Eviction is the process to limit the cache size and, when full, an entry is removed to make room for a new entry to be cached. As Keycloak caches the database entities in the users, realms and authorization, database access always proceeds with an eviction event.

Metric Description

vendor_statistics_evictions

The total number of eviction events.

Eviction rate

A rapid increase of eviction and very high database CPU usage means the users or realms cache is too small for smooth Keycloak operation, as data needs to be re-loaded very often from the database which slows down responses. If enough memory is available, consider increasing the max cache size using the CLI options cache-embedded-users-max-count or cache-embedded-realms-max-count

Transactions

Transactional caches use both One-Phase-Commit and Two-Phase-Commit protocols to complete a transaction. These metrics keep track of the operation duration.

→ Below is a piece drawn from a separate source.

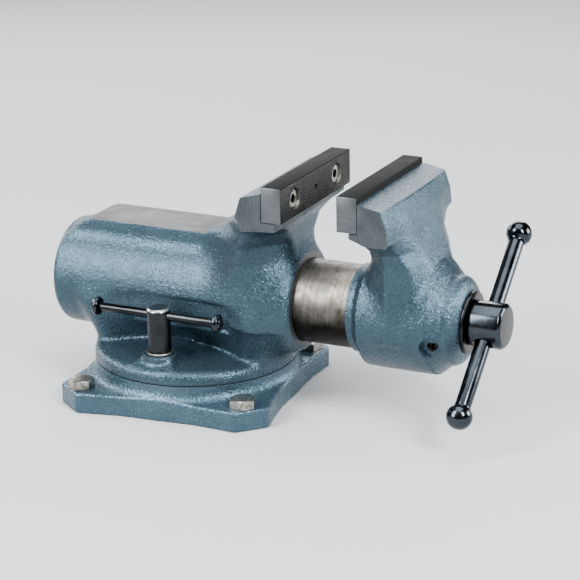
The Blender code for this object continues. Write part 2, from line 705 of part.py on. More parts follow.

The PESSMISTIC locking mode uses One-Phase-Commit and does not create commit requests.
In a healthy cluster, the number of rollbacks should remain zero. Deadlocks should be rare, but they increase the number of rollbacks.
Metric Description

vendor_transactions_prepare_times_seconds_count

The total number of prepare requests.

vendor_transactions_prepare_times_seconds_sum

The total duration of all prepare requests.

vendor_transactions_rollback_times_seconds_count

The total number of rollback requests.

vendor_transactions_rollback_times_seconds_sum

The total duration of all rollback requests.

vendor_transactions_commit_times_seconds_count

The total number of commit requests.

vendor_transactions_commit_times_seconds_sum

The total duration of all commit requests.

When histogram is enabled, the percentile buckets are available. Those are useful to create heat maps but, collecting and exposing the percentile buckets may have a negative impact on the deployment performance.